When the film was first released, Vincent Canby, film critic for The New York Times, lauded the film and wrote, "...[the] documentary feature about four door-to-door Bible salesmen who move horizontally through the capitalistic dream. It's such a fine, pure picture of a small section of American life that I can't imagine its ever seeming irrelevant, either as a social document or as one of the best examples of what's called cinema vérité or direct cinema...It is fact, photographed and recorded with extraordinarily mobile camera and sound equipment, and then edited and carefully shaped into a kind of cinematic mural of faces, words, motel rooms, parlors, kitchens, streets, television images, radio music—even weather."[2]
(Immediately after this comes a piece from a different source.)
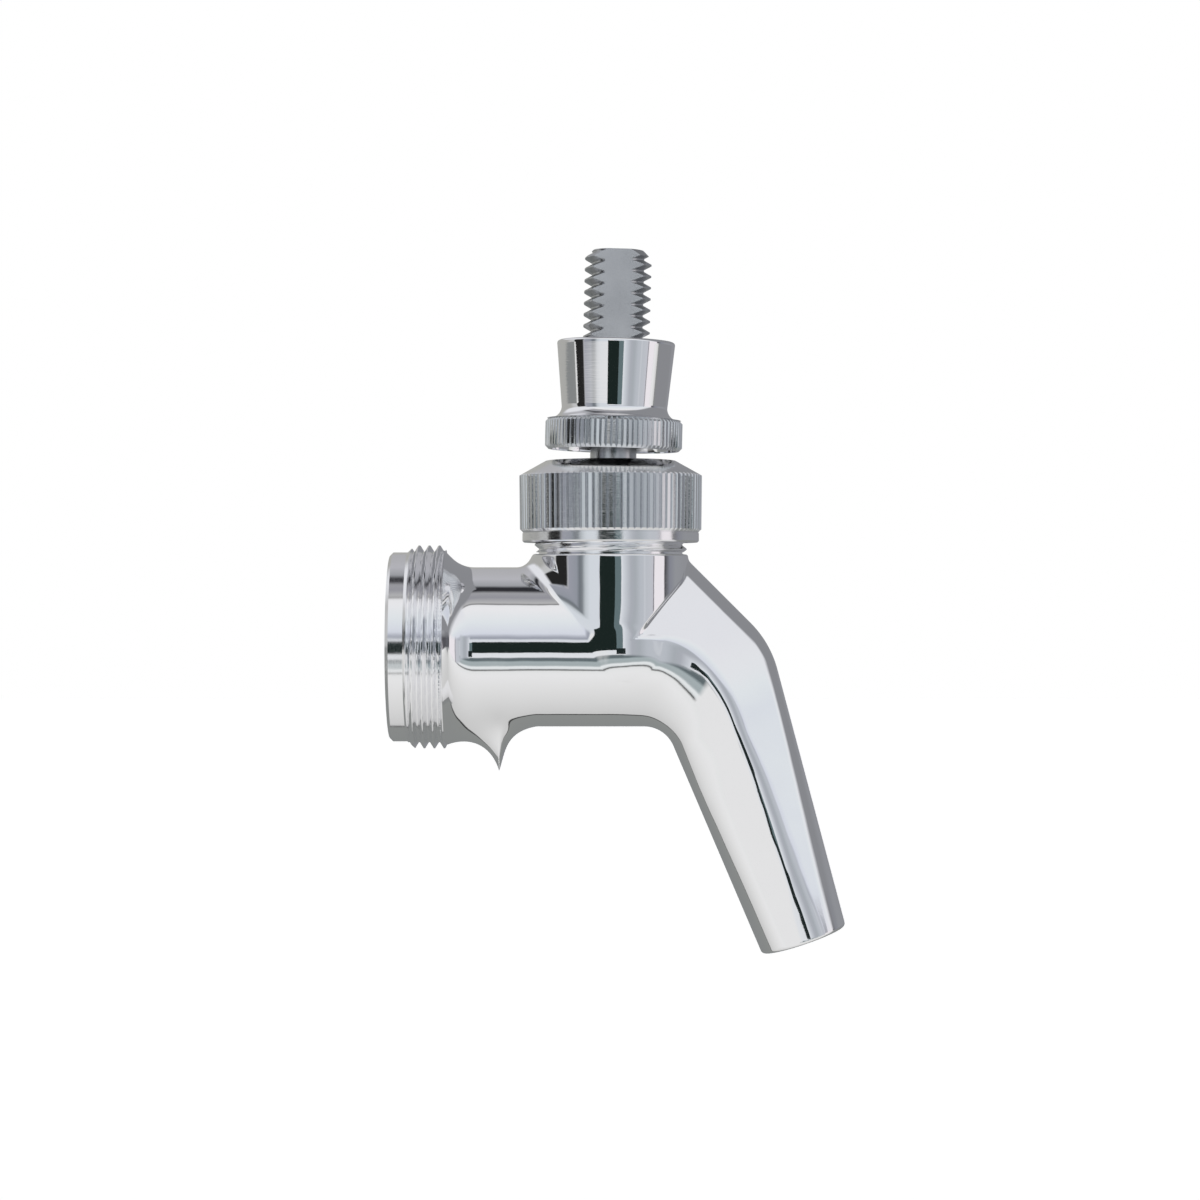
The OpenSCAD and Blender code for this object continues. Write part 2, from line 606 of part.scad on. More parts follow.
// Open ring that snaps into the groove behind the guide
module guide_clip() {
    inner_r = guide_seat_d / 2 - clip_groove + running;
    color([0.6, 0.61, 0.63]) translate([guide_x - clip_t, 0, 0]) along_x() difference() {
        cylinder(h = clip_t - eps, d = clip_d);
        translate([0, 0, -1]) cylinder(h = clip_t + 2, r = inner_r);
        translate([0, -inner_r * 0.9, -1]) cube([clip_d, inner_r * 1.8, clip_t + 2]);
    }
}

module seat_o_ring() {
    color([0.1, 0.1, 0.11]) translate([seat_ring_x, 0, 0]) along_x() o_ring(seat_ring_d, seat_cord_d);
}

// Screw whose shouldered head holds the seat O-ring against the disc
module seat_screw() {
    color([0.7, 0.71, 0.73]) along_x() difference() {
        rotate_extrude() polygon([
            [0, seat_disc_x - screw_len + 0.2], [screw_d / 2 - 0.3, seat_disc_x - screw_len + 0.2],
            [screw_d / 2, seat_disc_x - screw_len + 0.5], [screw_d / 2, seat_disc_x],
            [seat_groove_d / 2, seat_disc_x], [seat_groove_d / 2, screw_head_x],
            [screw_head_d / 2, screw_head_x], [screw_head_d / 2, screw_head_x + 0.5],
            [screw_head_d / 2 - 0.8, screw_head_x + screw_head_t], [0, screw_head_x + screw_head_t]]);
        translate([-0.5, -screw_head_d, screw_head_x + 0.6]) cube([1, 2 * screw_head_d, 2]);
    }
}

faucet_body();
coupling_washer();
throat_o_ring();
bearing_cup();
compression_bonnet();
lever();
lever_collar();
plunger_shaft();
plunger_guide();
guide_clip();
seat_o_ring();
seat_screw();
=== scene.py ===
"""Looks of a forward-sealing beer faucet: polished casting, real threads and knurls, a white studio.

Lengths are millimetres in this script's own values, and metres on Blender's objects.
"""

import json
import math

import bpy
import numpy as np
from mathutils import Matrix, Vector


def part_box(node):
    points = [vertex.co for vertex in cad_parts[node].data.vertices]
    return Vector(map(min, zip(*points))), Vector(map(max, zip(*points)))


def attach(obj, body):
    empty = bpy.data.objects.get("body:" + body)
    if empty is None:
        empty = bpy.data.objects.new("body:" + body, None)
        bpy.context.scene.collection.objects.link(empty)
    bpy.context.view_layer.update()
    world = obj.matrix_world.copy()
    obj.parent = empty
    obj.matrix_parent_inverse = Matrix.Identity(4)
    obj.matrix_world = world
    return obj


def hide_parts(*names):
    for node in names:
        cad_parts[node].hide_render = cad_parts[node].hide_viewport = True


MM = 0.001

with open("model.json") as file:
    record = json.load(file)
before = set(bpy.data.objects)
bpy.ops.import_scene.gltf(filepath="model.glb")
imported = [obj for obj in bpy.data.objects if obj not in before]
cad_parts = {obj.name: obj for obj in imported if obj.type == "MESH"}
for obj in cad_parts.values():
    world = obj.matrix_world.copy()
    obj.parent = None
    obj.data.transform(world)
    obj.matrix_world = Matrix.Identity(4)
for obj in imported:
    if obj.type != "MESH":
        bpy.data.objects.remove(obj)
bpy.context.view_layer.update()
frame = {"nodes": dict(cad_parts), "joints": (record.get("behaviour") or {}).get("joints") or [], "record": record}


def node_box(name):
    """Lowest and highest corner of a CAD node, in millimetres."""
    low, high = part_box(name)
    return np.array(low) / MM, np.array(high) / MM


def mount(name):
    return next(m for m in frame["record"]["mounts"] if m["name"] == name)


def joint(name):
    return next(j for j in frame["joints"] if j["name"] == name)


# Sizes read off the frame
body_low, body_high = node_box("faucet_body")
bonnet_low, bonnet_high = node_box("compression_bonnet")
washer_low, washer_high = node_box("coupling_washer")
SOCKET_R = mount("shank_socket")["dims"]["r_mm"]
SOCKET_DEPTH = washer_low[0]
WASHER_X = washer_high[0]
PILOT_R = mount("coupling_pilot")["dims"]["r_mm"]
BORE_R = mount("spout_outlet")["dims"]["r_mm"]
COUPLING_R = body_high[1]
TOWER_X, _, PIVOT_Z = (v / MM for v in joint("lever_pivot")["pos_m"])

# Coupling thread and hub
COUPLING_PITCH = 1.411
THREAD_START_X = 2.45
THREAD_END_X = 7.0
HUB_CONE_X = 8.66
HUB_CENTRE_X = 11.84
HUB_R = 4.5
NOTCHES = 18
NOTCH_DEPTH = 0.8
NOTCH_LEN = 2.8

# Barrel, bend and spout, as in the CAD source
BARREL_R = 11.2
BARREL_HALF_W = 10.75
SPOUT_X = 44.0
SPOUT_LEN = 43.6
SPOUT_ROOT_R = 9.35
SPOUT_TIP_R = 6.2
SPOUT_ANGLE = 19.0
BEND_R = 4.5
SHOULDER_EDGE_R = 4.0
FACET_TILT = 32.7
SPOUT_EDGE_R = 4.0
SHOULDER_REACH = 54.1
RIM_ROUND = 0.5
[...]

Critic Dennis Schwartz had a different take and wrote, "It's a pathetic story about religion reduced to materialism as the aggressive Bible salesmen prey on the vulnerable to persuade them to buy a product they are reluctant to purchase. This engaging look at hungry Bible salesmen in action who are not adverse to lying to make a sale contrasts to the sanctimonious hyperboles set forth by the industry speakers at a sales convention in Chicago. It mocks the gullible public, the untrustworthy salesmen and the competitive concepts of capitalism that drives the human condition in America. This up close look at the anxious Bible salesmen trying to close the deal has become a cult classic documentary. The salesmen are not concerned about anything but selling as many Bibles as they can, which says a lot about our consumerism culture that we don't often hear in such an open way."[3]
In 1992, Salesman was selected for preservation in the United States National Film Registry by the Library of Congress as being "culturally, historically, or aesthetically significant."